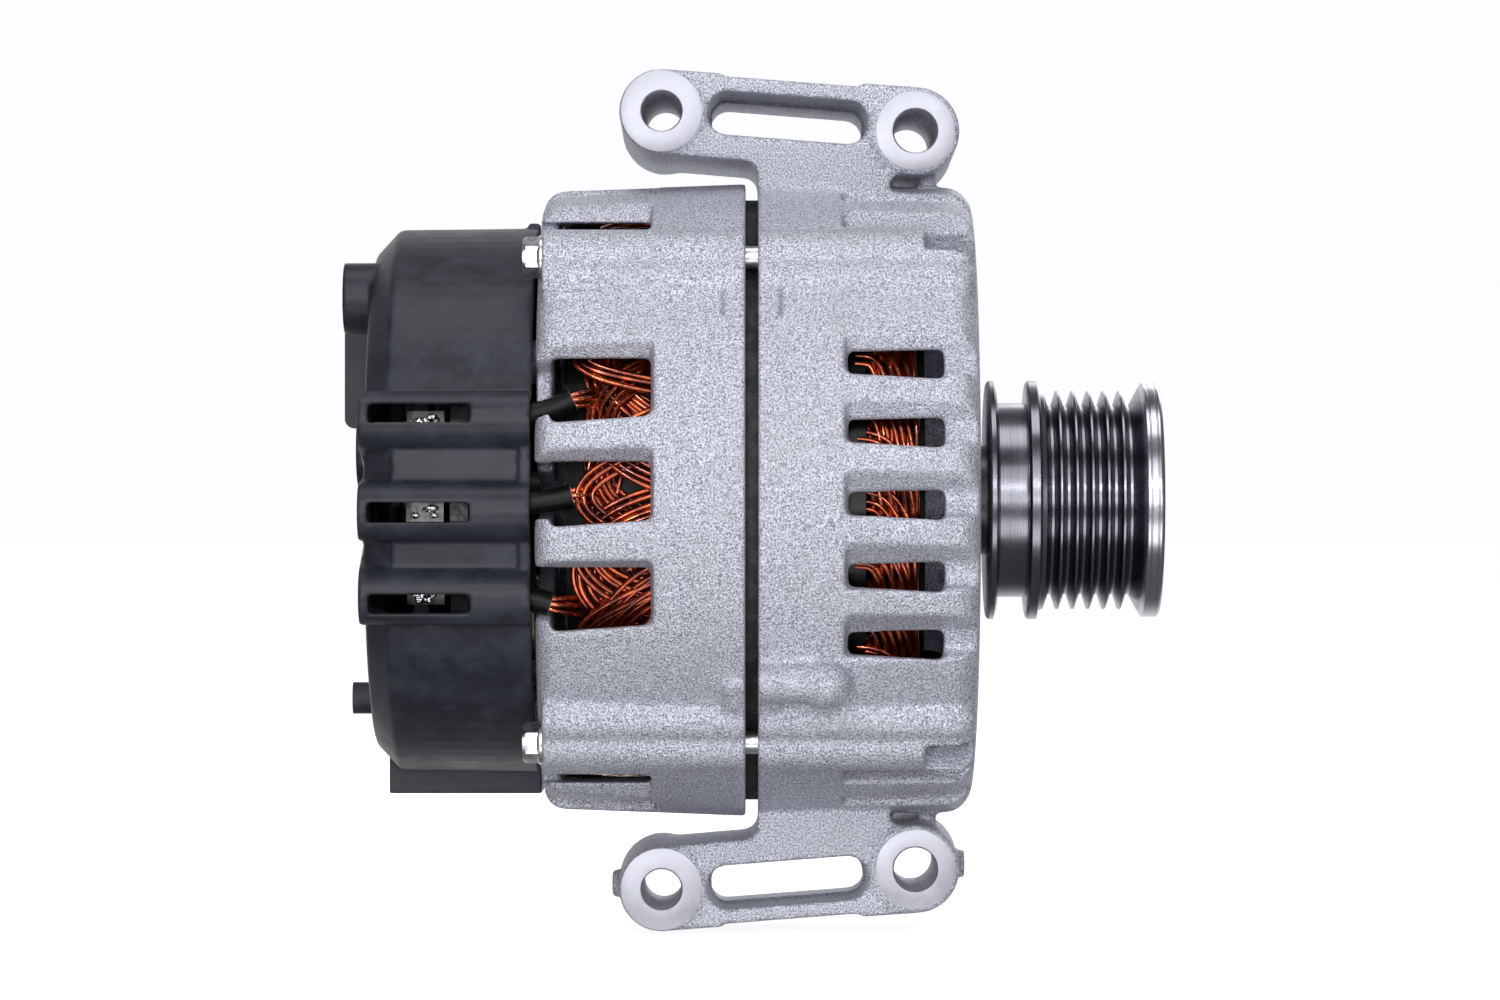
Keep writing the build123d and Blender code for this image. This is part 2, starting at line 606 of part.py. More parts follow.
def terminal_carrier():
    """Moulded crescent that carries the interconnecting conductors over the diodes."""
    body = crescent(-74.0, -71.0, 24.0, 55.0, PLATE_SPAN_DEG)
    for y, z in NEG_DIODE_YZ + POS_DIODE_YZ:
        body += rod(-75.4, -73.0, 3.6, y, z)
        body -= rod(-77, -70.5, 1.3, y, z)
    for y, z in STANDOFF_YZ:
        body -= rod(-80, -60, 2.0 + SLIP, y, z)
    for y, z in COVER_NUT_YZ:
        body -= rod(-80, -60, 4.5, y, z)
    return solid_of(body)


def phase_terminals():
    """Bent tabs that join the phase leads to the carrier, one under each cover slot."""
    made = []
    for angle in PHASE_DEG:
        tab = block(-74.5, -67.0, -2.4, 2.4, 64.45, 65.3) + block(-75.2, -74.0, -2.4, 2.4, 50.0, 65.3)
        made.append(around(angle, tab))
    return group(made)


def rectifier_spacers():
    """Insulating spacers between the two heat sinks and the carrier."""
    made = []
    for y, z in STANDOFF_YZ:
        made.append(tube(POS_PLATE_X[1], NEG_PLATE_X[0], 2.0 + SLIP, 4.5, y, z))
        made.append(tube(-71.0, POS_PLATE_X[0], 2.0 + SLIP, 4.5, y, z))
    return group(made)


def rectifier_screws():
    """Long screws that hold the rectifier stack on the housing."""
    return group([rod(-74.0, -42.0, 2.0, y, z) + rod(-77.0, -74.0, 3.6, y, z) for y, z in STANDOFF_YZ])


# ---------------------------------------------------------------- regulator and brushes
HOLDER = (-78.5, -58.5, -7.0, 7.0, 10.2, 44.0)   # x, y, z limits of the brush holder
BRUSH_X = [x - RING_W / 2 for x in RING_X]
CONNECTOR = (CONNECTOR_END_X, -80.0, 7.0, 31.0, 16.5, 43.0)


def brush(x):
    """Carbon brush whose foot is hollowed to the slip ring."""
    wx, wy, wz = BRUSH_SIZE
    foot_z = RING_R - 0.6
    body = block(x - wx / 2, x + wx / 2, -wy / 2, wy / 2, foot_z, foot_z + wz)
    return body - rod(x - 6, x + 6, RING_R + SLIP)


def brush_spring(x):
    """Coil spring behind a brush, as a closed tube of its outer shape."""
    z0 = RING_R - 0.6 + BRUSH_SIZE[2] + SLIP
    z1 = HOLDER[5] - 2.0
    place = Pos(x, 0, (z0 + z1) / 2)
    return place * Cylinder(2.0, z1 - z0) - place * Cylinder(1.3, z1 - z0 + 2)


def regulator():
    """Moulded voltage regulator with its brush holder and its plug socket, which opens along +Y."""
    body = block(*HOLDER) + block(-78.5, -62.0, 7.0, 30.0, 14.0, 44.0)
    for x in BRUSH_X:
        wx, wy = BRUSH_SIZE[0] / 2 + 0.12, BRUSH_SIZE[1] / 2 + 0.12
        body -= block(x - wx, x + wx, -wy, wy, 5, HOLDER[5] - 2.0)
    x0, x1, y0, y1, z0, z1 = CONNECTOR
    outline = Pos((x0 + x1) / 2, (z0 + z1) / 2) * RectangleRounded(x1 - x0, z1 - z0, 2.2)
    shell = along_y(outline, y0, y1)
    cavity = Pos((x0 + x1) / 2, (z0 + z1) / 2) * RectangleRounded(x1 - x0 - 3.6, z1 - z0 - 3.6, 1.2)
    shell -= along_y(cavity, y0 + 4.0, y1 + 1)
    return body + shell + block(-81.0, -78.0, 9.0, 28.0, 17.5, 42.0)


def connector_pins():
    """Blade terminals inside the plug socket."""
    x_mid = (CONNECTOR[0] + CONNECTOR[1]) / 2
    pins = []
    for k in range(3):
        z = (CONNECTOR[4] + CONNECTOR[5]) / 2 + (k - 1) * 6.0
        depths = (CONNECTOR[2] + 4.0, CONNECTOR[3] - 5.0)
        pins.append(block(x_mid - 0.4, x_mid + 0.4, *depths, z - 1.4, z + 1.4))
    return group(pins)


# ---------------------------------------------------------------- rear cover
def chimney(half_width, top_r, x0, x1, foot_r):
    """Round-topped rib at the top of the cover."""
    centre_r = top_r - half_width
    rib = block(x0, x1, -half_width, half_width, foot_r, centre_r)
    return rib + rod(x0, x1, half_width, 0, centre_r)


def rear_cover():
    """Moulded plastic cover with three terminal ribs, air slots and the openings it needs."""
    x_end, x_rim = COVER_X
    outer = turned((x_rim, 0), (x_rim, COVER_R), (-79.6, COVER_R - 0.4), (x_end, COVER_R - 6.2), (x_end, 0),
                   radii=[0, 0, 1.5, 1.5, 0])
    for angle in PHASE_DEG:
        outer += around(angle, chimney(6.5, 68.6, -85.6, x_rim, 40))
    for angle in (7.0, -11.0):
        outer += around(angle, block(-78.5, -51.5, -4.0, 4.0, 50, COVER_R + 0.55))
        outer += around(angle, block(-50.6, x_rim, -4.0, 4.0, 50, COVER_R + 1.4))
    outer += block(-83.0, x_rim, 6.0, 30.0, -67.6, -50.0)
    outer += around(90, block(-50.6, x_rim, -4.0, 4.0, 50, COVER_R + 1.1))
    outer += rod(COLLAR_END_X, x_end + 1, 8.0, *STUD_YZ)
    outer += rod(-89.6, x_end + 1, 8.6, -4.0, 11.5)
    inner = turned((x_rim + 1, 0), (x_rim + 1, COVER_R - COVER_WALL), (-79.0, COVER_R - COVER_WALL - 0.4),
                   (-82.8, COVER_R - COVER_WALL - 4.6), (-82.8, 0))
    for angle in PHASE_DEG:
        inner += around(angle, chimney(4.9, 67.0, -83.4, x_rim + 1, 40))
    inner += block(-80.8, x_rim + 1, 8.2, 27.8, -65.4, -50.0)
    cover = outer - inner
    for angle in PHASE_DEG:
        cover -= around(angle, block(-83.4, -61.2, -2.2, 2.2, 55, 72))
    cover -= rod(-94, -80, 6.7, *STUD_YZ)
    cover += tube(-84.9, -82.8, STUD_R + SLIP, 8.0, *STUD_YZ)
    x0, _, y0, _, z0, z1 = CONNECTOR
    cover -= block(-95, -80, y0 - 0.4, 45, z0 - 0.4, z1 + 0.4)
    for angle in range(150, 301, 15):
        cover -= around(angle, block(-87, -80, -1.5, 1.5, 16, 46))
    for y, z in COVER_NUT_YZ:
        cover -= rod(-90, -80, 2.5 + SLIP, y, z)
        cover += tube(-84.9, -82.8, 2.5 + SLIP, 6.0, y, z)
    return solid_of(cover)


def cover_studs():
    """Studs that are screwed into the rear housing and carry the cover."""
    return group([rod(-88.8, -42.0, 2.5, y, z) for y, z in COVER_NUT_YZ])


def cover_nuts():
    """Blind nuts that hold the cover."""
    made = []
    for y, z in COVER_NUT_YZ:
        made.append(rod(-90.0, -85.05, 3.6, y, z) - rod(-89.0, -80, 2.5 + SLIP, y, z))
    return group(made)


def output_stud():
    """M8 output stud, headed behind the positive heat sink, with its outer thread in the cover's collar."""
    y, z = STUD_YZ
    shank = rod(STUD_THREAD_X[1] - 0.5, -60.0, STUD_SHANK_R, y, z)
    return rod(POS_PLATE_X[1] + SLIP, -59.5, 7.0, y, z) + shank + rod(*STUD_THREAD_X, STUD_R, y, z)


def output_stud_nut():
    """Nut that clamps the output stud to the positive heat sink."""
    y, z = STUD_YZ
    face = Pos(y, z) * RegularPolygon(6.5, 6, major_radius=False)
    nut = extrude(Plane.YZ.offset(POS_PLATE_X[0] - 6.5) * face, 6.45)
    return nut - rod(-80, -60, STUD_SHANK_R + PRESS, y, z)


# ---------------------------------------------------------------- writing the parts
def build():
    """Name and shape of every node."""
    f_outer, f_inner, f_balls, f_cage, f_seals = bearing(*FRONT_BEARING)
    r_outer, r_inner, r_balls, r_cage, r_seals = bearing(*REAR_BEARING)
    passing = [(yz, 2.0 + SLIP) for yz in STANDOFF_YZ]
    studs = [(yz, 4.5) for yz in COVER_NUT_YZ]
    leads = [(yz, 4.2) for yz in NEG_DIODE_YZ]
    nodes = {
        "front_housing": front_housing(),
        "rear_housing": rear_housing(),
        "through_bolts": through_bolts(),
        "stator_core": stator_core(),
        "winding_slot_bars": winding_slot_bars(),
        "front_end_winding": end_winding(STATOR_X[1] + 0.1, 38.6),
        "rear_end_winding": end_winding(STATOR_X[0] - 0.1, -40.4),
        "phase_lead_wires": group(phase_leads(LEAD_R, -70.0, -40.5)),
        "phase_lead_sleeves": phase_lead_sleeves(),
        "front_bearing_outer_race": f_outer,
        "front_bearing_seals": f_seals,
        "bearing_retainer": bearing_retainer(),
        "retainer_screws": retainer_screws(),
        "rear_bearing_outer_race": r_outer,
        "rear_bearing_seals": r_seals,
        "rear_bearing_sleeve": tube(-46.0, -35.0, REAR_BEARING[3] + PRESS, REAR_BEARING[3] + 1.48),
        "rotor_shaft": rotor_shaft(),
        "rotor_core": tube(-12.75, 12.75, CORE_R + PRESS, 30.0),
        "claw_pole_front": claw_pole(1),
        "claw_pole_rear": claw_pole(-1),
        "field_bobbin": field_bobbin(),
        "field_coil": tube(-11.3, 11.3, 31.45, 46.5),
        "front_fan": fan(POLE_FACE_X + 0.02, 31.0, 11, 32),
        "rear_fan": fan(-POLE_FACE_X - 0.02, -31.5, 9, -32),
        "slip_ring_carrier": slip_ring_carrier(),
        "slip_ring_outer": tube(RING_X[0] - RING_W, RING_X[0], RING_R - 1.18, RING_R),
        "slip_ring_inner": tube(RING_X[1] - RING_W, RING_X[1], RING_R - 1.18, RING_R),
        "front_bearing_inner_race": f_inner,
        "rear_bearing_inner_race": r_inner,
        "pulley_spacer": tube(49.6, 53.95, SHAFT_R + PRESS, 12.5),
        "pulley": pulley(),
        "pulley_nut": pulley_nut(),
        "front_bearing_balls": f_balls,
        "front_bearing_cage": f_cage,
        "rear_bearing_balls": r_balls,
        "rear_bearing_cage": r_cage,
        "rectifier_negative_plate": heat_sink(NEG_PLATE_X, 26.0, 57.0, NEG_DIODE_YZ, passing + studs),
        "rectifier_positive_plate": heat_sink(
            POS_PLATE_X, 24.0, 55.5, POS_DIODE_YZ,
            passing + studs + leads + [(STUD_YZ, STUD_SHANK_R + PRESS)], (40.0, 76.0)),
        "negative_diodes": group([diode(-56.5, -48.0, y, z) for y, z in NEG_DIODE_YZ]),
        "positive_diodes": group([diode(-68.0, -60.0, y, z) for y, z in POS_DIODE_YZ]),
        "rectifier_terminal_carrier": terminal_carrier(),
        "phase_terminals": phase_terminals(),
        "rectifier_spacers": rectifier_spacers(),
        "rectifier_screws": rectifier_screws(),
        "regulator": regulator(),
        "connector_pins": connector_pins(),
        "brush_outer": brush(BRUSH_X[0]),
        "brush_inner": brush(BRUSH_X[1]),
        "brush_spring_outer": brush_spring(BRUSH_X[0]),
        "brush_spring_inner": brush_spring(BRUSH_X[1]),
        "output_stud": output_stud(),
        "output_stud_nut": output_stud_nut(),
        "rear_cover": rear_cover(),
        "cover_studs": cover_studs(),
        "cover_nuts": cover_nuts(),
    }
    return nodes


def main():
    os.makedirs("parts", exist_ok=True)
    for name, shape in build().items():
        export_step(group([shape]), f"parts/{name}.step")


main()
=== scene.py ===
import json
import random
from math import cos, hypot, pi, radians, sin, sqrt, tau

import bmesh
import bpy
import numpy as np
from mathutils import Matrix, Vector


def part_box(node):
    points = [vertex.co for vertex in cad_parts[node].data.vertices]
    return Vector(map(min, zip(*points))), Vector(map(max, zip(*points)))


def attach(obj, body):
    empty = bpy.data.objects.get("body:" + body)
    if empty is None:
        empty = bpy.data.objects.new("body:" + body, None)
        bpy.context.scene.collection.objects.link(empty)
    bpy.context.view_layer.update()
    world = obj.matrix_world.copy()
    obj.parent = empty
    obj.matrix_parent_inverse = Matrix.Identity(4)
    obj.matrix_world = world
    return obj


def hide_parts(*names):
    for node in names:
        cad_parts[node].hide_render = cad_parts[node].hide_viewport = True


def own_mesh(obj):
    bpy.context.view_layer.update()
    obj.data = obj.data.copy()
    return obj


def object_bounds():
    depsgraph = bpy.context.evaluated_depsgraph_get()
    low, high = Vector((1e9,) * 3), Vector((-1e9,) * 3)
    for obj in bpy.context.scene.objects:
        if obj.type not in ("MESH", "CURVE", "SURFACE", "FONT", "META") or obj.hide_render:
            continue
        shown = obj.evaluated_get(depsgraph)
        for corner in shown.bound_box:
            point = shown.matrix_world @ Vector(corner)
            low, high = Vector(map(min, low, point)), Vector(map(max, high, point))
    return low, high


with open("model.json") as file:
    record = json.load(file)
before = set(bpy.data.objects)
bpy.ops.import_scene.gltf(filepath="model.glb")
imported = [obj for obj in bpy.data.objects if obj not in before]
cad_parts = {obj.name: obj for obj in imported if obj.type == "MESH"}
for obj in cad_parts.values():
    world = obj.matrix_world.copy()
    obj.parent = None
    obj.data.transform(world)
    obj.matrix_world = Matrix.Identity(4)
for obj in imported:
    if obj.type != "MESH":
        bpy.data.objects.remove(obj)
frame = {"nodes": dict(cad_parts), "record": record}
CAD_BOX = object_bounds()
NODES = frame["nodes"]
MM = 0.001
SCENE = bpy.context.scene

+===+

Each line from the one containing "obj.matrix_parent_inverse = Matrix.Identity(4)" through the one containing "low, high = Vector((1e9,)" must be retyped exactly, the first and last of these included.

_WRITTEN RESPONSE_
    obj.matrix_parent_inverse = Matrix.Identity(4)
    obj.matrix_world = world
    return obj


def hide_parts(*names):
    for node in names:
        cad_parts[node].hide_render = cad_parts[node].hide_viewport = True


def own_mesh(obj):
    bpy.context.view_layer.update()
    obj.data = obj.data.copy()
    return obj


def object_bounds():
    depsgraph = bpy.context.evaluated_depsgraph_get()
    low, high = Vector((1e9,) * 3), Vector((-1e9,) * 3)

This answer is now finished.